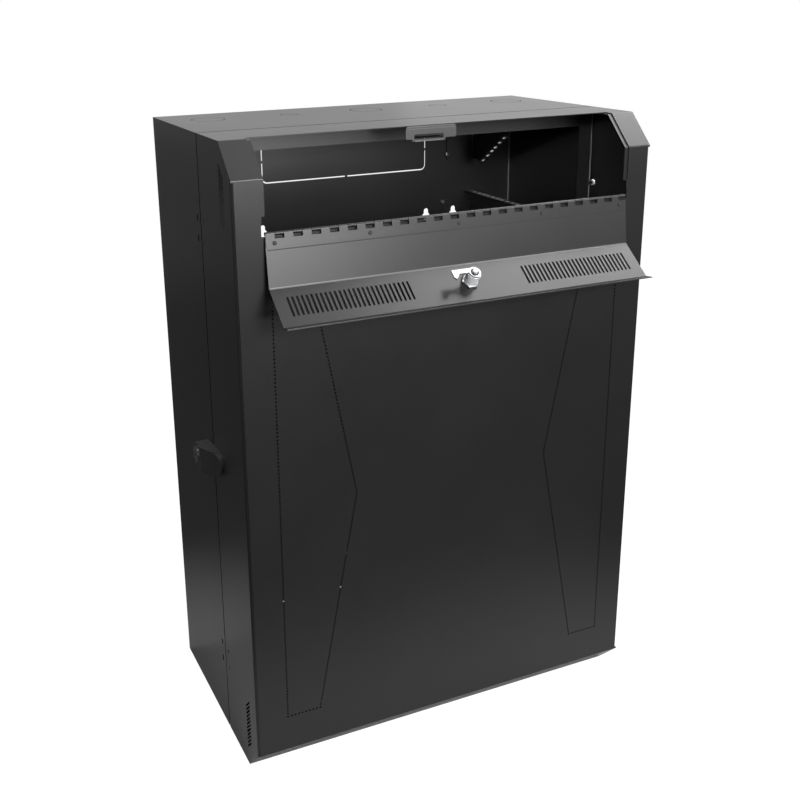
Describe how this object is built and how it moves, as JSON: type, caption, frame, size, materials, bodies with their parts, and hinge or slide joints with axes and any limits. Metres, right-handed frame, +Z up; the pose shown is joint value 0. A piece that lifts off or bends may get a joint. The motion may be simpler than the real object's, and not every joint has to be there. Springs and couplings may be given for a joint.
{
  "type": "wall mount network cabinet",
  "caption": "Low-profile wall cabinet for vertical rack equipment: a swing-out front half, an access flap on a piano hinge over the patch brackets, and key locks.",
  "frame": {"origin": "middle of the cabinet's wall face, on the face", "axes": "+X right as seen from the front, +Y into the wall, +Z up"},
  "size_m": [0.6667, 0.4437, 0.928],
  "materials": {
    "black_powder_coat": "satin black powder coat with a fine texture",
    "black_hinge": "satin black paint",
    "zinc": "bright zinc plate",
    "chrome_lock": "polished chrome plate",
    "cast_lock": "plain zinc casting",
    "black_plastic": "matte black plastic"
  },
  "bodies": {
    "wall_frame": {"back_panel": "black_powder_coat", "rear_side_left": "black_powder_coat", "rear_side_right": "black_powder_coat", "rear_top": "black_powder_coat", "rear_bottom": "black_powder_coat", "top_knockouts": "black_powder_coat", "bottom_knockouts": "black_powder_coat", "flange_ring": "black_powder_coat", "rail_right": "black_powder_coat", "rail_left": "black_powder_coat", "patch_bracket_right": "black_powder_coat", "patch_bracket_left": "black_powder_coat", "mount_screws": "zinc", "frame_hinge_leaf_lower": "black_hinge", "frame_hinge_leaf_upper": "black_hinge", "frame_hinge_bolts": "black_hinge", "frame_hinge_nuts": "zinc"},
    "door": {"door_shell": "black_powder_coat", "door_side_left": "black_powder_coat", "door_side_right": "black_powder_coat", "flap_stop_left": "black_powder_coat", "flap_stop_right": "black_powder_coat", "flap_strike": "black_powder_coat", "door_hinge_leaf_lower": "black_hinge", "door_hinge_leaf_upper": "black_hinge", "door_hinge_bolts": "black_hinge", "door_hinge_nuts": "zinc", "piano_leaf_fixed": "black_powder_coat", "piano_pin": "zinc", "piano_rivets_fixed": "black_hinge", "side_lock_housing": "black_plastic", "side_lock_ring": "chrome_lock"},
    "flap": {"flap_panel": "black_powder_coat", "piano_leaf_moving": "black_powder_coat", "piano_rivets_moving": "black_hinge", "flap_lock_barrel": "cast_lock", "flap_lock_nut": "zinc"},
    "flap_cam": {"cam_hook": "zinc", "cam_screw": "zinc", "flap_key_plug": "chrome_lock"},
    "side_key": {"side_key_plug": "chrome_lock"},
    "side_bolt": {"side_lock_bolt": "zinc"}
  },
  "joints": [
    {"name": "door_hinge", "type": "hinge", "parent": "wall_frame", "child": "door", "pos_m": [0.322, -0.2305, 0], "axis": [0, 0, 1], "range_deg": [0, 150]},
    {"name": "flap_hinge", "type": "hinge", "parent": "door", "child": "flap", "pos_m": [0, -0.3716, 0.35], "axis": [-1, 0, 0], "range_deg": [0, 173]},
    {"name": "flap_cam_turn", "type": "hinge", "parent": "flap", "child": "flap_cam", "pos_m": [0, -0.40524, 0.26144], "axis": [0, -0.6157, 0.788], "range_deg": [0, 90]},
    {"name": "side_key_turn", "type": "hinge", "parent": "door", "child": "side_key", "pos_m": [-0.3395, -0.2145, 0], "axis": [1, 0, 0], "range_deg": [0, 90]},
    {"name": "side_bolt_throw", "type": "slide", "parent": "door", "child": "side_bolt", "axis": [1, 0, 0], "range_m": [0, 0.008]}
  ],
  "couplings": [
    {"joint": "side_key_turn", "follows": "side_bolt_throw", "rad_per_m": 196.35}
  ]
}
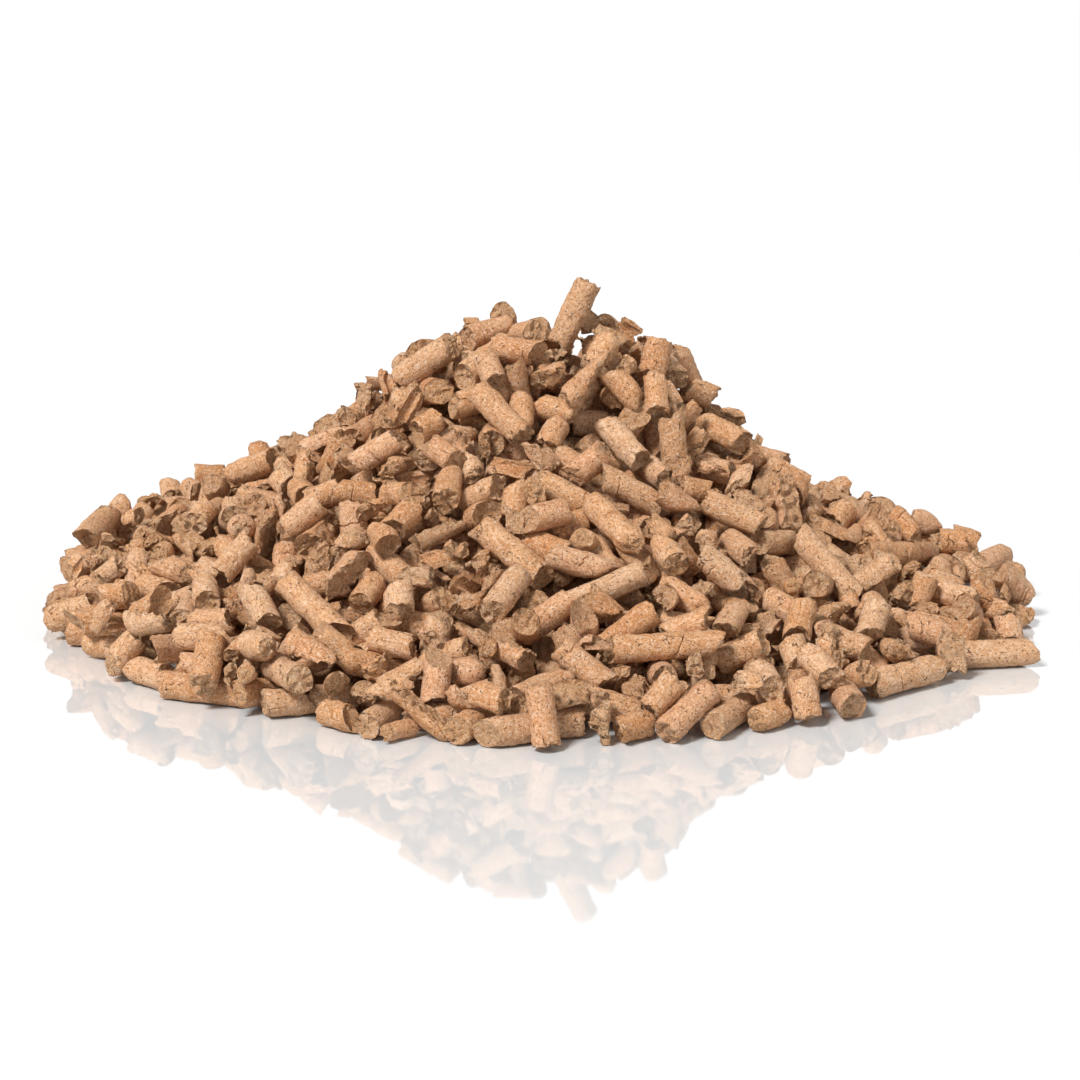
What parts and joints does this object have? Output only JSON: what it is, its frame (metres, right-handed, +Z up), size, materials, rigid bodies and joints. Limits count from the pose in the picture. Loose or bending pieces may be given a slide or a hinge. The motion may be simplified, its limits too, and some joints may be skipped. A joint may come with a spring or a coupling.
{
  "type": "heap of wood pellet cat litter",
  "caption": "Loose heap of short pressed-wood cat litter pellets, poured on a flat surface, steep in the middle with a spread foot of single pellets.",
  "frame": {"origin": "middle of the heap's footprint, on the surface that it lies on", "axes": "+Z up, +X towards the heap's steeper side, -Y towards the viewer"},
  "size_m": [0.2106, 0.2114, 0.0711],
  "materials": {
    "pressed_wood": "matt, rough and fibrous, with dark specks"
  },
  "bodies": {
    "root": {"heap_body": "pressed_wood", "rim_pellet_01": "pressed_wood", "rim_pellet_02": "pressed_wood", "rim_pellet_03": "pressed_wood", "rim_pellet_04": "pressed_wood", "rim_pellet_05": "pressed_wood", "rim_pellet_06": "pressed_wood", "rim_pellet_07": "pressed_wood", "rim_pellet_08": "pressed_wood", "rim_pellet_09": "pressed_wood", "rim_pellet_10": "pressed_wood", "rim_pellet_11": "pressed_wood", "rim_pellet_12": "pressed_wood", "rim_pellet_13": "pressed_wood", "rim_pellet_14": "pressed_wood", "rim_pellet_15": "pressed_wood", "rim_pellet_16": "pressed_wood", "rim_pellet_17": "pressed_wood", "rim_pellet_18": "pressed_wood", "rim_pellet_19": "pressed_wood", "rim_pellet_20": "pressed_wood", "rim_pellet_21": "pressed_wood", "rim_pellet_22": "pressed_wood", "rim_pellet_23": "pressed_wood", "rim_pellet_24": "pressed_wood", "rim_pellet_25": "pressed_wood", "rim_pellet_26": "pressed_wood", "rim_pellet_27": "pressed_wood", "rim_pellet_28": "pressed_wood", "rim_pellet_29": "pressed_wood", "rim_pellet_30": "pressed_wood", "rim_pellet_31": "pressed_wood", "rim_pellet_32": "pressed_wood", "rim_pellet_33": "pressed_wood", "rim_pellet_34": "pressed_wood", "rim_pellet_35": "pressed_wood", "rim_pellet_36": "pressed_wood", "rim_pellet_37": "pressed_wood", "rim_pellet_38": "pressed_wood", "rim_pellet_39": "pressed_wood", "rim_pellet_40": "pressed_wood", "rim_pellet_41": "pressed_wood", "rim_pellet_42": "pressed_wood"}
  },
  "joints": []
}
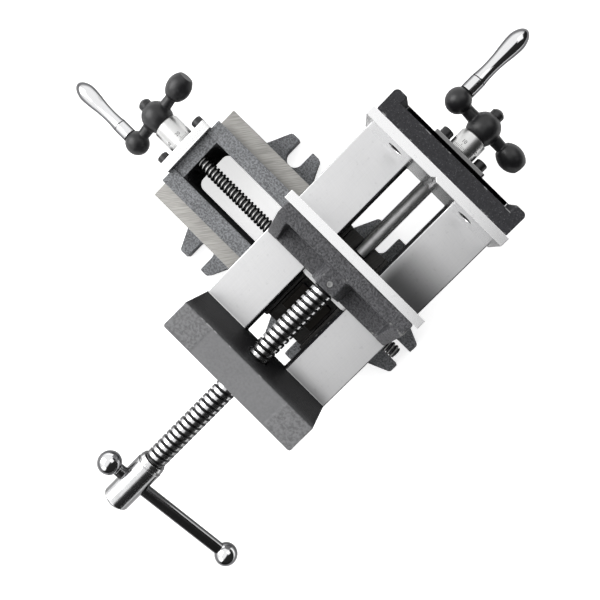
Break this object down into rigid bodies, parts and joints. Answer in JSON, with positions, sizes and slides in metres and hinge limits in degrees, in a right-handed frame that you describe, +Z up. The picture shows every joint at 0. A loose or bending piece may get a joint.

* **WHAT THE TASK ASKS**
Make an exact copy of the records.

* **SOLUTION FOR THIS TASK**
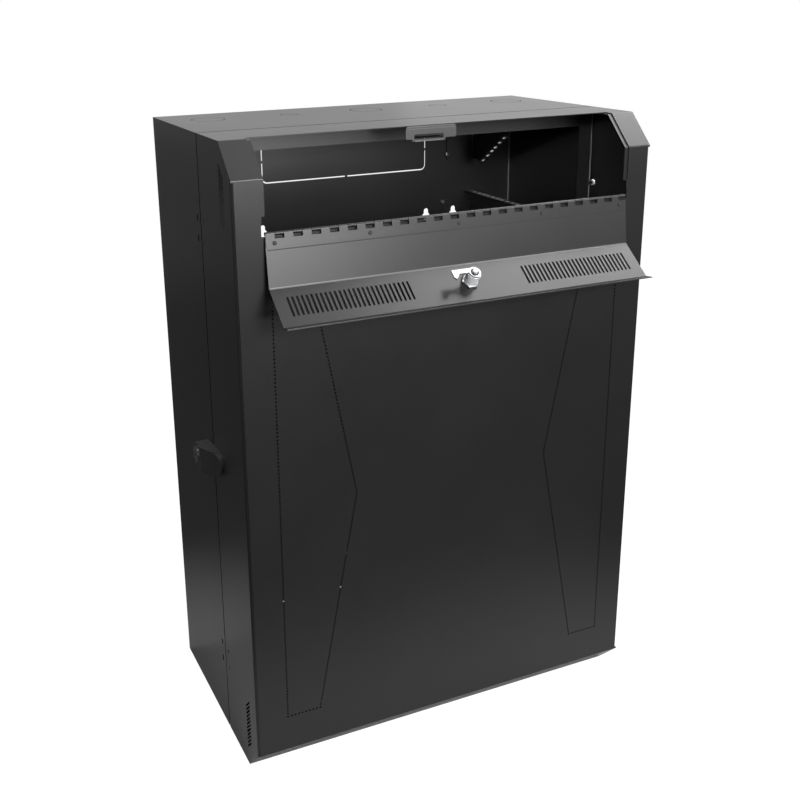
Describe how this object is built and how it moves, as JSON: type, caption, frame, size, materials, bodies with their parts, and hinge or slide joints with axes and any limits. Metres, right-handed frame, +Z up; the pose shown is joint value 0. A piece that lifts off or bends may get a joint. The motion may be simpler than the real object's, and not every joint has to be there. Springs and couplings may be given for a joint.
{
  "type": "wall mount network cabinet",
  "caption": "Low-profile wall cabinet for vertical rack equipment: a swing-out front half, an access flap on a piano hinge over the patch brackets, and key locks.",
  "frame": {"origin": "middle of the cabinet's wall face, on the face", "axes": "+X right as seen from the front, +Y into the wall, +Z up"},
  "size_m": [0.6667, 0.4437, 0.928],
  "materials": {
    "black_powder_coat": "satin black powder coat with a fine texture",
    "black_hinge": "satin black paint",
    "zinc": "bright zinc plate",
    "chrome_lock": "polished chrome plate",
    "cast_lock": "plain zinc casting",
    "black_plastic": "matte black plastic"
  },
  "bodies": {
    "wall_frame": {"back_panel": "black_powder_coat", "rear_side_left": "black_powder_coat", "rear_side_right": "black_powder_coat", "rear_top": "black_powder_coat", "rear_bottom": "black_powder_coat", "top_knockouts": "black_powder_coat", "bottom_knockouts": "black_powder_coat", "flange_ring": "black_powder_coat", "rail_right": "black_powder_coat", "rail_left": "black_powder_coat", "patch_bracket_right": "black_powder_coat", "patch_bracket_left": "black_powder_coat", "mount_screws": "zinc", "frame_hinge_leaf_lower": "black_hinge", "frame_hinge_leaf_upper": "black_hinge", "frame_hinge_bolts": "black_hinge", "frame_hinge_nuts": "zinc"},
    "door": {"door_shell": "black_powder_coat", "door_side_left": "black_powder_coat", "door_side_right": "black_powder_coat", "flap_stop_left": "black_powder_coat", "flap_stop_right": "black_powder_coat", "flap_strike": "black_powder_coat", "door_hinge_leaf_lower": "black_hinge", "door_hinge_leaf_upper": "black_hinge", "door_hinge_bolts": "black_hinge", "door_hinge_nuts": "zinc", "piano_leaf_fixed": "black_powder_coat", "piano_pin": "zinc", "piano_rivets_fixed": "black_hinge", "side_lock_housing": "black_plastic", "side_lock_ring": "chrome_lock"},
    "flap": {"flap_panel": "black_powder_coat", "piano_leaf_moving": "black_powder_coat", "piano_rivets_moving": "black_hinge", "flap_lock_barrel": "cast_lock", "flap_lock_nut": "zinc"},
    "flap_cam": {"cam_hook": "zinc", "cam_screw": "zinc", "flap_key_plug": "chrome_lock"},
    "side_key": {"side_key_plug": "chrome_lock"},
    "side_bolt": {"side_lock_bolt": "zinc"}
  },
  "joints": [
    {"name": "door_hinge", "type": "hinge", "parent": "wall_frame", "child": "door", "pos_m": [0.322, -0.2305, 0], "axis": [0, 0, 1], "range_deg": [0, 150]},
    {"name": "flap_hinge", "type": "hinge", "parent": "door", "child": "flap", "pos_m": [0, -0.3716, 0.35], "axis": [-1, 0, 0], "range_deg": [0, 173]},
    {"name": "flap_cam_turn", "type": "hinge", "parent": "flap", "child": "flap_cam", "pos_m": [0, -0.40524, 0.26144], "axis": [0, -0.6157, 0.788], "range_deg": [0, 90]},
    {"name": "side_key_turn", "type": "hinge", "parent": "door", "child": "side_key", "pos_m": [-0.3395, -0.2145, 0], "axis": [1, 0, 0], "range_deg": [0, 90]},
    {"name": "side_bolt_throw", "type": "slide", "parent": "door", "child": "side_bolt", "axis": [1, 0, 0], "range_m": [0, 0.008]}
  ],
  "couplings": [
    {"joint": "side_key_turn", "follows": "side_bolt_throw", "rad_per_m": 196.35}
  ]
}
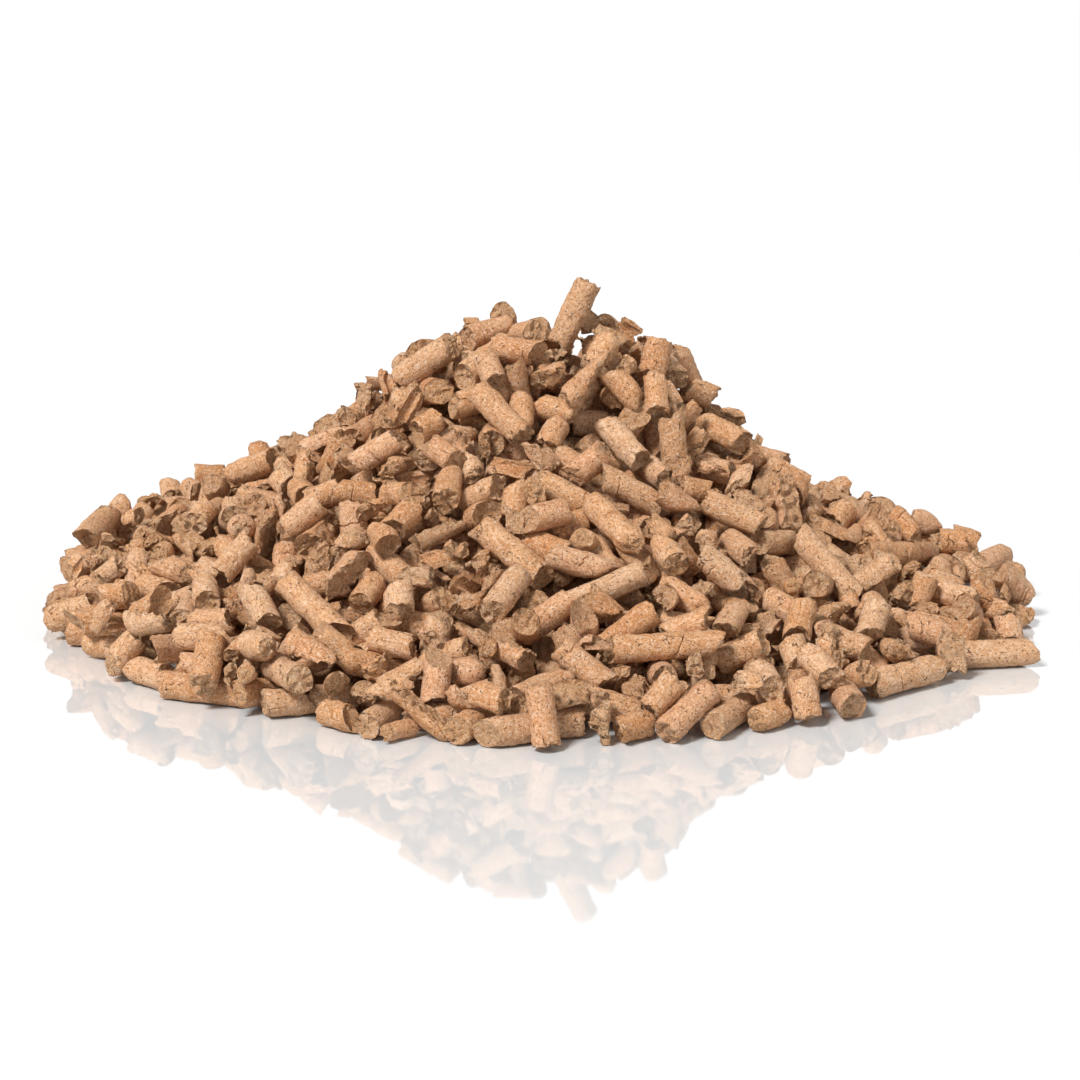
What parts and joints does this object have? Output only JSON: what it is, its frame (metres, right-handed, +Z up), size, materials, rigid bodies and joints. Limits count from the pose in the picture. Loose or bending pieces may be given a slide or a hinge. The motion may be simplified, its limits too, and some joints may be skipped. A joint may come with a spring or a coupling.
{
  "type": "heap of wood pellet cat litter",
  "caption": "Loose heap of short pressed-wood cat litter pellets, poured on a flat surface, steep in the middle with a spread foot of single pellets.",
  "frame": {"origin": "middle of the heap's footprint, on the surface that it lies on", "axes": "+Z up, +X towards the heap's steeper side, -Y towards the viewer"},
  "size_m": [0.2106, 0.2114, 0.0711],
  "materials": {
    "pressed_wood": "matt, rough and fibrous, with dark specks"
  },
  "bodies": {
    "root": {"heap_body": "pressed_wood", "rim_pellet_01": "pressed_wood", "rim_pellet_02": "pressed_wood", "rim_pellet_03": "pressed_wood", "rim_pellet_04": "pressed_wood", "rim_pellet_05": "pressed_wood", "rim_pellet_06": "pressed_wood", "rim_pellet_07": "pressed_wood", "rim_pellet_08": "pressed_wood", "rim_pellet_09": "pressed_wood", "rim_pellet_10": "pressed_wood", "rim_pellet_11": "pressed_wood", "rim_pellet_12": "pressed_wood", "rim_pellet_13": "pressed_wood", "rim_pellet_14": "pressed_wood", "rim_pellet_15": "pressed_wood", "rim_pellet_16": "pressed_wood", "rim_pellet_17": "pressed_wood", "rim_pellet_18": "pressed_wood", "rim_pellet_19": "pressed_wood", "rim_pellet_20": "pressed_wood", "rim_pellet_21": "pressed_wood", "rim_pellet_22": "pressed_wood", "rim_pellet_23": "pressed_wood", "rim_pellet_24": "pressed_wood", "rim_pellet_25": "pressed_wood", "rim_pellet_26": "pressed_wood", "rim_pellet_27": "pressed_wood", "rim_pellet_28": "pressed_wood", "rim_pellet_29": "pressed_wood", "rim_pellet_30": "pressed_wood", "rim_pellet_31": "pressed_wood", "rim_pellet_32": "pressed_wood", "rim_pellet_33": "pressed_wood", "rim_pellet_34": "pressed_wood", "rim_pellet_35": "pressed_wood", "rim_pellet_36": "pressed_wood", "rim_pellet_37": "pressed_wood", "rim_pellet_38": "pressed_wood", "rim_pellet_39": "pressed_wood", "rim_pellet_40": "pressed_wood", "rim_pellet_41": "pressed_wood", "rim_pellet_42": "pressed_wood"}
  },
  "joints": []
}
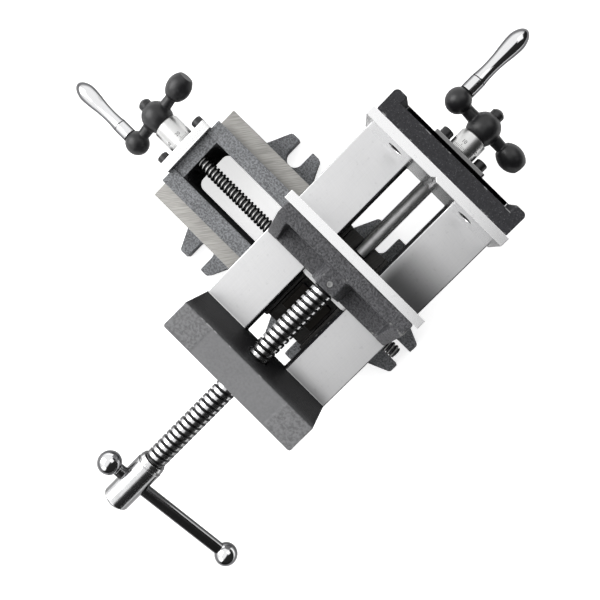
Break this object down into rigid bodies, parts and joints. Answer in JSON, with positions, sizes and slides in metres and hinge limits in degrees, in a right-handed frame that you describe, +Z up. The picture shows every joint at 0. A loose or bending piece may get a joint.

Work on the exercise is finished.